Hablar de una figura como la que nos ocupa, con un voltaje histórico que le sitúa en el panteón de los semidioses, es relativamente sencillo y, simultáneamente, complejo. Sencillo porque de sobra es conocido su palmarés, invicto allá donde estuvo. Daba igual si frente al espolón o bauprés de su nave se presentaban gabachos, petulantes darlings del Támesis, italianos al dente, lusos cuyos fados hieren más que el acero de una espada, moros de granel o la élite del mismísimo sultán. No había rival. Y, sin embargo, como digo, es también un personaje complicado. Más que las coreografías de Lady Gaga o lograr entender la posmodernidad. Me explico: Bazán “el mozo”, espejo de meritocracia y cuyo linaje se hunde entre los más antiguos “ricoshombres” de la temprana Navarra medieval, no tiene comparativa posible, ni tan siquiera en el mundo de la ficción. Y ojo, remarco lo dicho por mucho que DC presuma de tener en la Liga de la Justicia a un tipo que respira bajo el agua. Aquaman, se llama. O eso dicen. Por favor… situémonos. Uno habla con delfines; el otro, además de armador, fue impulsor de nuevas estrategias navales e incorporó la sanidad a las campañas marciales de la Mar Océana. No hay color. Tal vez, aunque solo fuera por lo icónico del relato —y del momento, ya que estamos en modo cómic—, valga esto que una vez escuché que le decían a un grupo de escolares con la mirada fija en la escultura del egregio militar que, desde su pedestal, vela la matritense plaza de la Villa: “Es como si a Bazán le hubiera mordido, en vez de una araña, un tiburón (mako añado yo), convirtiéndolo en un superhéroe”. Brillante. Indudablemente, una buena fórmula para explicar cómo pudo nuestro hombre moler a todo tipo de insolentes en mar abierto. Stan Lee estaría orgulloso. Tanto como en su momento debió estarlo el propio Felipe II, harto de tener que sacudirse insurgentes y contestatarios doquiera ondease una cruz de San Andrés. Sin embargo, Álvaro de Bazán —nombre y casi marca en sí misma— es mucho más que la evocación de laureles abstraídos en la soltura de Lope; es, de hecho, un cosmos de aspectos y elementos tan amplio como lo fue la época que le tocó vivir: el Renacimiento.

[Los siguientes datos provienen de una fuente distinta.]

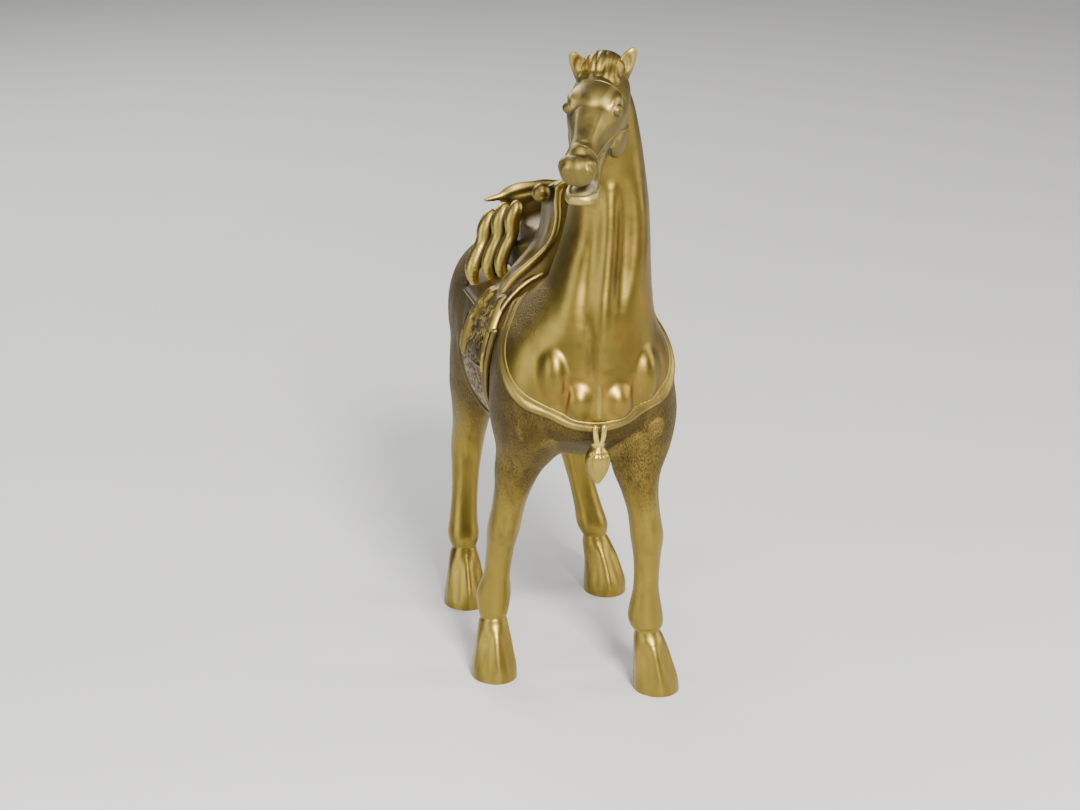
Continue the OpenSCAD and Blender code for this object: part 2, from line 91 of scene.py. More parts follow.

Como tal, el almirante se nos dibuja como un hombre de su tiempo: sosegado, reflexivo y abanderado de un gran liderazgo. Capacidad, esta última, que sus contemporáneos vieron con nitidez manifiesta desde que se curte como azote de corsarios en la niñez. ¡Ah! ¿Que no os lo creéis, verdad? Porque claro: chupetes, guardería y pollo Pepe. Pues no, es tal cual lo cuento: Bazán era un bisoño que acababa de colgar, como quien dice, el babero y que, con apenas ocho años, recorre y se conoce al dedillo las embarcaciones de su padre. Con dieciséis, por cierto, ya tomará los aceros en la batalla de Muros. De acuerdo a esas observaciones, el futuro marqués sueña los buques que han de abrirse a un tiempo nuevo. A él le debemos el galeón como nave reina de los mares, así como la evolución del mismo a sus más directos descendientes. De justicia es reconocerlo, antes de salivar con extranjeros. Esos mismos que, ¡vaya casualidad!, hincaron la rodilla ante el granadino, erigido entonces como Neptuno mismo. Mientras Álvaro se adiestraba en el arte de la guerra, despejando el rumbo a los que serían sus más sonados éxitos —¡Malta, Gibraltar, Vélez, Lepanto, Azores… y por los pelos, quizá, la gran empresa del 88!—, también recibía formación en el humanismo cultural del momento. Este es “el otro” Álvaro de Bazán: el protector de las artes, faceta en la cual, probablemente, influyó el hecho de que tanto Carlos V como Felipe II, monarcas con los que tuvo íntima relación, ordenasen levantar los dos mayores palacios de la cristiandad habsbúrguica —y más allá, modestia aparte— mientras nuestro protagonista asumía modas y estéticas de una Italia esplendorosa. De este modo se explica la apabullante domus clásica que el marino estableció sobre la bajamar seca de un lugar de La Mancha. Un lugar llamado el Viso del Marqués. Pocos lugares hay que resuman alegórica y categóricamente lo que una vez fue España. Imperio, sí, pero por hombres como Álvaro, señorío. Y no uno cualquiera, sino talasocrático, de viento salado, oleaje, madera y albedrío.
Muy feliz cumpleaños al tritón hispano.